I peeked at my mom’s Twitter feed today and it confirmed my worst fears: That she’s fully in the cult. My mother, the sweet and smart retired RN who taught me to love wordplay, is posting memes about how social distancing mandates are akin to Hitler’s activities. At 2 a.m. a few days after the insurrection, she tweeted: “NEW PARTY FORMING! We must disassociate ourselves with Godless Democrats and spineless turncoat RINOs. If you love God, family, and country, you qualify.”

I have been mourning the growing chasm between me and my family for years but seeing my mother slip into the disinformation abyss like this is painful. I think constantly about what more I could have done to help any of them stay connected to reality.
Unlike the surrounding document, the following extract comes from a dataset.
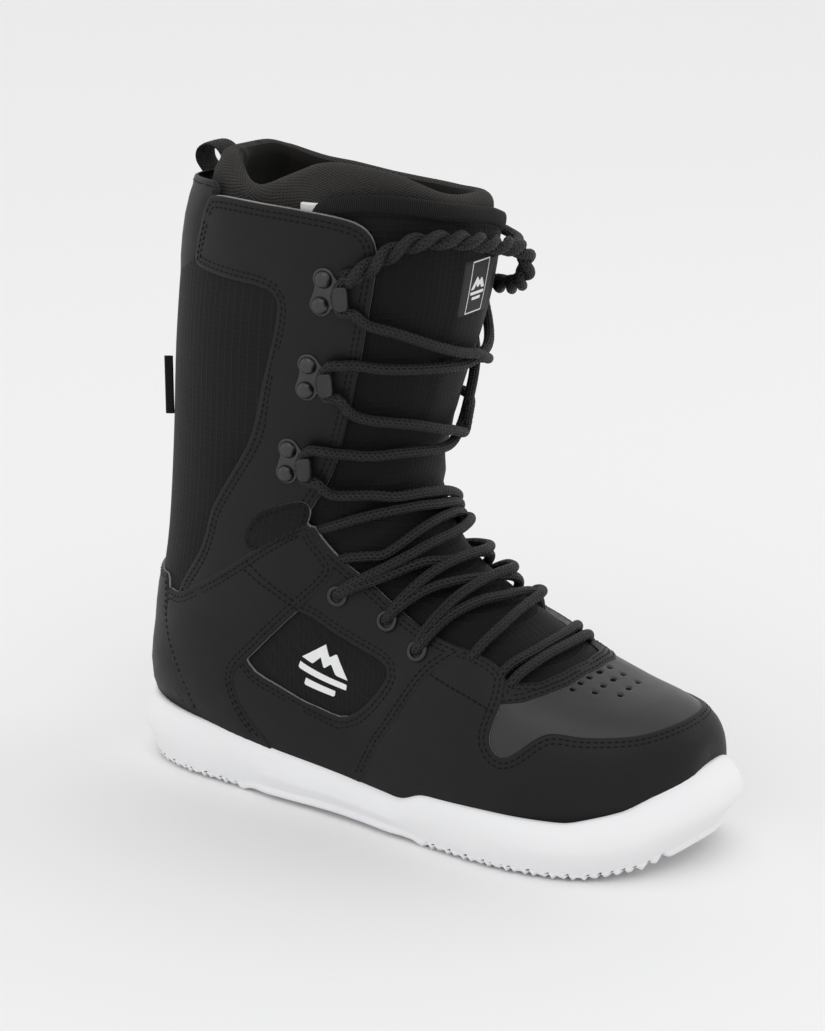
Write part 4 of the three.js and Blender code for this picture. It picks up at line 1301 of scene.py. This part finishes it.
def make_lace():
    """One braided cord per run, with strands that stand a little proud so that they cross clear."""
    build = Build()
    line, (_, side, up) = skin_line(TWIST, 1.0)
    run = np.concatenate([[0], np.cumsum(np.linalg.norm(np.diff(line, axis=0), axis=1))])
    turn = (run * FULL / TWIST_PITCH)[:, None]
    for phase in (0.0, math.pi):
        around = side * np.cos(turn + phase) + up * np.sin(turn + phase)
        braided(build, resampled(line + around * TWIST_RADIUS, LACE_STEP))
    for strand in STRANDS:
        route = smooth_line(np.array(strand, float) * [UNIT[0], UNIT[1], 1], 1.5) / [UNIT[0], UNIT[1], 1]
        line = off_skin(route[:, 0], route[:, 1], route[:, 2])
        braided(build, resampled(line, LACE_STEP))
    lace = build.make("lace", [BRAID])
    bends(lace, "cord", "lace_lower", "lace_upper")


def braided(build, line):
    """A round cord along a line: two sets of strands cross round it and stand out of it."""
    _, side, up = frames_along(line)
    turn = np.linspace(0, FULL, LACE_SIDES, endpoint=False)
    run = np.concatenate([[0], np.cumsum(np.linalg.norm(np.diff(line, axis=0), axis=1))])
    along, turn = np.meshgrid(run, turn, indexing="ij")
    left = np.sin(STRANDS_ROUND * turn + along * FULL / STRAND_PITCH)
    right = np.sin(STRANDS_ROUND * turn - along * FULL / STRAND_PITCH)
    radius = LACE_WIDTH / 2 * (1 + 0.075 * np.maximum(left, right))
    verts = (line[:, None] + (radius * np.cos(turn))[..., None] * side[:, None]
             + (radius * np.sin(turn))[..., None] * up[:, None])
    rows = len(line)
    faces = ring_faces(rows, LACE_SIDES)
    faces += [tuple(range(LACE_SIDES))[::-1], tuple((rows - 1) * LACE_SIDES + k for k in range(LACE_SIDES))]
    build.add(verts.reshape(-1, 3), faces, 0, np.stack([along.ravel() * 0.1, turn.ravel() / FULL], -1))


# ---------------------------------------------------------------- small trim
def band(build, line, width, thickness, mat=0):
    """A webbing strip whose width lies across the boot."""
    tangent = np.gradient(line, axis=0)
    tangent /= np.linalg.norm(tangent, axis=1, keepdims=True)
    side = np.tile([0.0, 1.0, 0.0], (len(line), 1))
    side -= tangent * (side * tangent).sum(1, keepdims=True)
    side /= np.linalg.norm(side, axis=1, keepdims=True)
    swept(build, line, oval(width, thickness, 18), mat, frames=(tangent, side, np.cross(tangent, side)))


def make_trim():
    build = Build()
    loop = smooth_line([(-113.5, -2, 279), (-116.5, -2, 285), (-120.5, -2.5, 291), (-120, -2.5, 296),
                        (-115.5, -2, 299.0), (-110.0, -1.5, 297.5), (-106.5, -1, 293)], 1.0)
    band(build, loop, 15, 1.5)
    rides(build.make("pull_loop", [WEBBING]), "loop", "webbing", "pull_loop")
    low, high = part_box("flag_label")
    low, high = np.array(low) / MM, np.array(high) / MM
    build = Build()
    x0, y0 = high[0] - 0.6, high[1] - 0.8
    x1, y1 = low[0] * 0.6 + high[0] * 0.4, low[1] + 0.8
    heights = np.linspace(low[2], high[2], 16)
    line = np.stack([0 * heights + (x0 + x1) / 2, 0 * heights + (y0 + y1) / 2, heights], -1)
    reach = math.hypot(x1 - x0, y1 - y0)
    way = np.array([(x1 - x0) / reach, (y1 - y0) / reach, 0])
    side = np.tile(way, (len(line), 1))
    up = np.tile(np.cross([0, 0, 1.0], way), (len(line), 1))
    swept(build, line, oval(reach, 1.1, 18), frames=(None, side, up))
    rides(build.make("flag_label", [GROSGRAIN]), "flag", "webbing", "flag_label")
    build = Build()
    skin_patch(build, (15.6, 15.9), (-1.47, -1.33), -6.4, 0.8, 0)
    rides(build.make("size_tag", [WHITE]), "shaft", "label", "size_tag")


# ---------------------------------------------------------------- stage
def make_stage():
    world = bpy.data.worlds.new("studio")
    bpy.context.scene.world = world
    world.use_nodes = True
    background = world.node_tree.nodes["Background"]
    background.inputs[0].default_value = (1, 1, 1, 1)
    background.inputs[1].default_value = 0.94
    floor = Build()
    floor.add([(-20000, -20000, 0), (20000, -20000, 0), (20000, 20000, 0), (-20000, 20000, 0)],
        [(0, 1, 2, 3)])
    n = Nodes("floor")
    n.set(Base_Color=(0.86, 0.86, 0.865, 1), Roughness=0.9)
    obj = floor.make("floor", [n.material])

    def area(name, place, aim, size, power):
        light = bpy.data.lights.new(name, "AREA")
        light.shape = "RECTANGLE"
        light.size, light.size_y = size
        light.energy = power
        lamp = bpy.data.objects.new(name, light)
        lamp.location = place
        lamp.rotation_euler = (Vector(aim) - Vector(place)).to_track_quat("-Z", "Y").to_euler()
        bpy.context.scene.collection.objects.link(lamp)

    area("key", (0.5, -0.9, 1.9), (0, 0, 0.1), (1.6, 1.2), 4.5)
    area("fill", (-1.5, -1.2, 0.9), (0, 0, 0.15), (1.2, 1.4), 1.5)
    area("rim", (1.3, 1.3, 1.2), (0, 0, 0.15), (1.0, 1.0), 2.5)


def make_camera():
    """Three quarters from the toe and the lateral side, a little above."""
    azimuth, elevation, distance = math.radians(33), math.radians(19), 1.4
    back = Vector((math.sin(azimuth) * math.cos(elevation), -math.cos(azimuth) * math.cos(elevation),
        math.sin(elevation)))
    camera = bpy.data.cameras.new("camera")
    camera.sensor_width = 36
    camera.lens = 36 * 3017 / 1031
    camera.shift_x = -14.5 / 1031
    camera.shift_y = 76.5 / 1031
    obj = bpy.data.objects.new("camera", camera)
    obj.location = Vector((0, 0, 0.1)) + back * distance
    obj.rotation_euler = (-back).to_track_quat("-Z", "Y").to_euler()
    bpy.context.scene.collection.objects.link(obj)
    bpy.context.scene.camera = obj


bpy.context.scene.view_settings.view_transform = "Standard"
make_camera()
make_stage()
make_upper()
make_tongue()
make_marks()
make_liner()
make_inner_foot()
make_sole()
make_fittings()
make_lace()
make_trim()
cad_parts["lasting_board"].data.materials.clear()
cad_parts["lasting_board"].data.materials.append(BOARD)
Sometimes I remember things like the time they came to Holden’s first birthday party right before the 2012 election and stole the Obama sign out of my yard. I think about all the times my father has decried my education and told me (in not these exact words, but close) that going to college made me into some bleeding heart idiot who would wake up a Republican some day once I came to my senses. I think about how he texted me out of the blue back in August that the things I posted on social media were condemning my soul to Hell, and how he’d be contacting legislators about bills to “defund colleges that teach socialism” (the implication being that my mass comm degree from MTSU somehow radicalized me rather than, say, exposed me to diverse viewpoints that helped me contextualize a complicated world and armed me with skills that have kept me employed and out of their hair for my entire adult life). How my sister talked to me like absolute garbage when she learned I had gotten an abortion several years ago. How on my wedding day my dad tried to talk to me about giving my life to Jesus and when I told him I didn’t have time for that talk — that I had to go and set up my own wedding — he gave me the silent treatment for the entire day. Even up to the moment when he walked me down the aisle, which was a ritual I had only included in the wedding because I knew it would hurt his feelings if I didn’t give him that honor. I spent time at my wedding in the bathroom crying because my dad was giving me the cold shoulder.
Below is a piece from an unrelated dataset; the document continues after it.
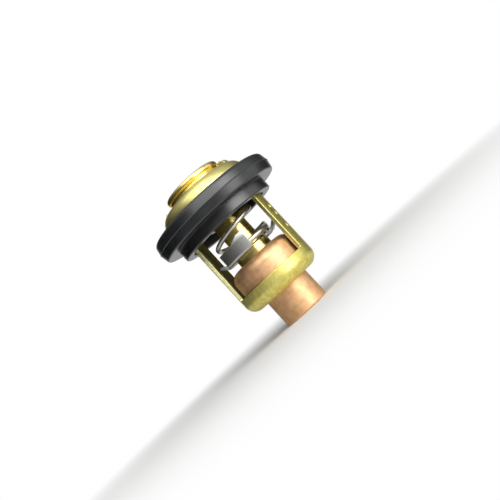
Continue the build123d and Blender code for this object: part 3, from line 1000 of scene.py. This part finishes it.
def grease():
    """Semi-fluid fill over the membrane."""
    finish = Finish("fluid")
    cloud = finish.noise(1.2, 3.0, 0.5)
    finish.set("Base Color", finish.blend(cloud, (0.72, 0.71, 0.62), (0.80, 0.79, 0.72)))
    finish.set("Roughness", 0.30 + cloud * 0.10)
    return finish.material


def wafer_plastic():
    """White wafer over the plug."""
    finish = Finish("wafer_plastic")
    cloud = finish.noise(0.5, 3.0, 0.5)
    finish.set("Base Color", finish.blend(cloud, (0.86, 0.86, 0.83), (0.92, 0.92, 0.90)))
    finish.set("Roughness", 0.40 + cloud * 0.10)
    return finish.material


# ---------------------------------------------------------------- the object
PIECES = (
    (make_cage, "cage", "housing", drawn_brass, "cage_brass"),
    (make_crown, "crown", "housing", bright_brass, "crown_brass"),
    (make_seal_ring, "seal_ring", "housing", seal_rubber, "seal_rubber"),
    (make_element_case, "element_case", "housing", brushed_copper, "copper"),
    (make_guide, "element_guide", "housing", lambda: turned_brass("guide_brass"), "guide_brass"),
    (make_stem, "valve_stem", "valve", lambda: turned_brass("stem_brass"), "stem_brass"),
    (make_disc, "valve_disc", "valve", golden_brass, "valve_brass"),
    (make_retainer, "spring_retainer", "valve", pressed_steel, "retainer_steel"),
    (make_spring, "return_spring", "housing", spring_steel, "spring_steel"),
)
made = {}
for make, node, body, finish, slot in PIECES:
    piece = make()
    clear_selection()
    piece.data.materials.clear()
    piece.data.materials.append(finish())
    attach(piece, body)
    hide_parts(node)
    made[node] = piece

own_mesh(made["return_spring"])

KEPT_NODES = (
    (("wax_charge",), copper_wax),
    (("membrane", "piston_plug"), membrane_rubber),
    (("fluid_fill",), grease),
    (("plug_wafer",), wafer_plastic),
    (("piston",), ground_steel),
)
for nodes, finish in KEPT_NODES:
    material = finish()
    for node in nodes:
        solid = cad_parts[node]
        for slot in solid.material_slots:
            slot.material = material


# ---------------------------------------------------------------- floor, lamps, world and camera
FLOOR_RADIUS = 125.0
FLOOR_FADE = (0.2 * FLOOR_RADIUS, 0.9 * FLOOR_RADIUS)
FLOOR_COLOUR = (0.82, 0.82, 0.81, 1.0)
MIDDLE = Vector((0, 0, 22)) * MM
CAMERA_AZIMUTH = -75.5
CAMERA_DISTANCE = 173.9
CAMERA_HEIGHT = 9.69
CAMERA_YAW = 0.165
CAMERA_PITCH = 3.545
CAMERA_ROLL = 42.65
CAMERA_LENS = 50.4
CAMERA_SENSOR = 36.0
LAMP_DISTANCE = 400.0
LAMPS = (  # name, azimuth, elevation, width and height in metres, radiance
    ("key", -30, 9, 0.32, 0.30, 4.4),
    ("upper", -66, 34, 0.56, 0.20, 2.5),
    ("side", 15, 5, 0.24, 0.24, 1.0),
    ("top", -78, 70, 0.40, 0.26, 1.5),
)
STUDIO_TOP = (0.35, -0.25, 0.90)
STUDIO_GREYS = ((0.3, 0.015), (0.6, 0.06), (1.0, 0.65))
BACKDROP_SIDE = (-0.25, 0.968, 0.06)
BACKDROP_EDGE = ((0.94, 0.0), (0.97, 1.0))
WHITE = (1.0, 1.0, 1.0, 1.0)


def make_floor():
    """Plain pale floor that keeps the shadow and runs out into the white of the backdrop."""
    clear_selection()
    bpy.ops.mesh.primitive_circle_add(
        vertices=96, radius=FLOOR_RADIUS * MM, fill_type="NGON", location=(0, 0, 0)
    )
    floor = bpy.context.object
    floor.name = "floor"
    finish = Finish(
        "floor_card", Base_Color=FLOOR_COLOUR, Roughness=0.9, Specular_IOR_Level=0.1
    )
    away = math.radians(CAMERA_AZIMUTH + 180)
    behind = finish.east * math.cos(away) + finish.north * math.sin(away)
    seen = finish.backdrop_ray(behind.between(0.85, 0.95))
    glow = finish.node("ShaderNodeEmission", {}, {"Color": WHITE, "Strength": 1.0})
    plain = Value(finish, finish.shader.outputs[0])
    share = finish.radius.between(*FLOOR_FADE) * seen
    mixed = finish.node("ShaderNodeMixShader", {}, {0: share, 1: plain, 2: glow})
    output = finish.tree.nodes["Material Output"]
    finish.tree.links.new(mixed.socket, output.inputs["Surface"])
    floor.data.materials.append(finish.material)


def make_lamp(name, azimuth, elevation, width, height, radiance):
    """Soft lamp aimed at the middle of the object, as bright as its radiance from any side."""
    data = bpy.data.lights.new(name, "AREA")
    data.shape = "ELLIPSE"
    data.size = width
    data.size_y = height
    data.energy = radiance * math.pi * (math.pi / 4 * width * height)
    lamp = bpy.data.objects.new(name, data)
    bpy.context.collection.objects.link(lamp)
    lamp.visible_camera = False
    rise = math.radians(elevation)
    away = place(LAMP_DISTANCE * math.cos(rise), azimuth, LAMP_DISTANCE * math.sin(rise))
    lamp.location = MIDDLE + away
    lamp.rotation_mode = "QUATERNION"
    lamp.rotation_quaternion = (-away).to_track_quat("-Z", "Y")


def make_world():
    """White backdrop behind the object; a dim studio, darker on one side, everywhere else."""
    world = bpy.data.worlds.new("studio")
    bpy.context.scene.world = world
    world.use_nodes = True
    world.node_tree.nodes.clear()
    sky = Nodes(world.node_tree)
    gaze = sky.node("ShaderNodeTexCoord", {}, {}, "Generated")

    def shade(direction, stops):
        """Grey by how far a gaze turns towards the given direction."""
        towards = Vector(direction).normalized()
        turned = sky.node(
            "ShaderNodeVectorMath", {"operation": "DOT_PRODUCT"}, {0: gaze, 1: towards}, "Value"
        )
        share = sky.node("ShaderNodeMapRange", {}, {0: turned, 1: -1.0})
        return sky.node("ShaderNodeValToRGB", {"stops": stops}, {0: share})

    seen = sky.backdrop_ray(shade(BACKDROP_SIDE, BACKDROP_EDGE))
    studio = sky.node("ShaderNodeBackground", {}, {"Color": shade(STUDIO_TOP, STUDIO_GREYS)})
    backdrop = sky.node("ShaderNodeBackground", {}, {"Color": WHITE})
    mixed = sky.node("ShaderNodeMixShader", {}, {0: seen, 1: studio, 2: backdrop})
    sky.node("ShaderNodeOutputWorld", {}, {"Surface": mixed})


def make_camera():
    """Camera close to the object, nearly level with the cup and leaning to one side."""
    data = bpy.data.cameras.new("camera")
    data.sensor_width = CAMERA_SENSOR
    data.lens = CAMERA_LENS
    data.clip_start = 0.01
    camera = bpy.data.objects.new("camera", data)
    bpy.context.collection.objects.link(camera)
    camera.location = place(CAMERA_DISTANCE, CAMERA_AZIMUTH, CAMERA_HEIGHT)
    heading = math.radians(CAMERA_AZIMUTH + 180 + CAMERA_YAW)
    rise = math.radians(CAMERA_PITCH)
    flat = math.cos(rise)
    gaze = Vector((flat * math.cos(heading), flat * math.sin(heading), math.sin(rise)))
    camera.rotation_mode = "QUATERNION"
    lean = Quaternion((0, 0, 1), math.radians(-CAMERA_ROLL))
    camera.rotation_quaternion = gaze.to_track_quat("-Z", "Y") @ lean
    bpy.context.scene.camera = camera


make_floor()
make_world()
make_camera()
for lamp_values in LAMPS:
    make_lamp(*lamp_values)

bpy.context.scene.view_settings.view_transform = "Standard"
I think about how my family told me all the time, starting when I was very little, that I was too much of a pushover. “You let people run all over you, Lindsey” was the familiar refrain. I was too sensitive, too in my head, too soft and easily wounded.

They were right. After all, I had been letting them run all over me my whole life.
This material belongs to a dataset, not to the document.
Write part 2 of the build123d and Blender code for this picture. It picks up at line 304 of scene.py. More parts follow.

But my sensitivity was never a weakness. My softness was never a shortcoming.

These things are important parts of who I am. They are what make me a good observer, someone who notices details and patterns. When I was younger, these things kept me safe. My sensitivity helped me anticipate the volatile moods around me so I could shrink into the shadows or come into the light accordingly. My softness helped my heart and mind stay open to wonder and new experiences, new wisdom.

But most importantly, these parts of me help me see through artifice and connect the dots between love and justice, even when it’s painful. Especially when it’s painful.

And I’m not ashamed of that. I’m grateful for who I am, even if it doesn’t align with how the people who have known me longest but know me least see me.

* Jack and Sally have now both passed away. RIP Gingerballs and Freckleface.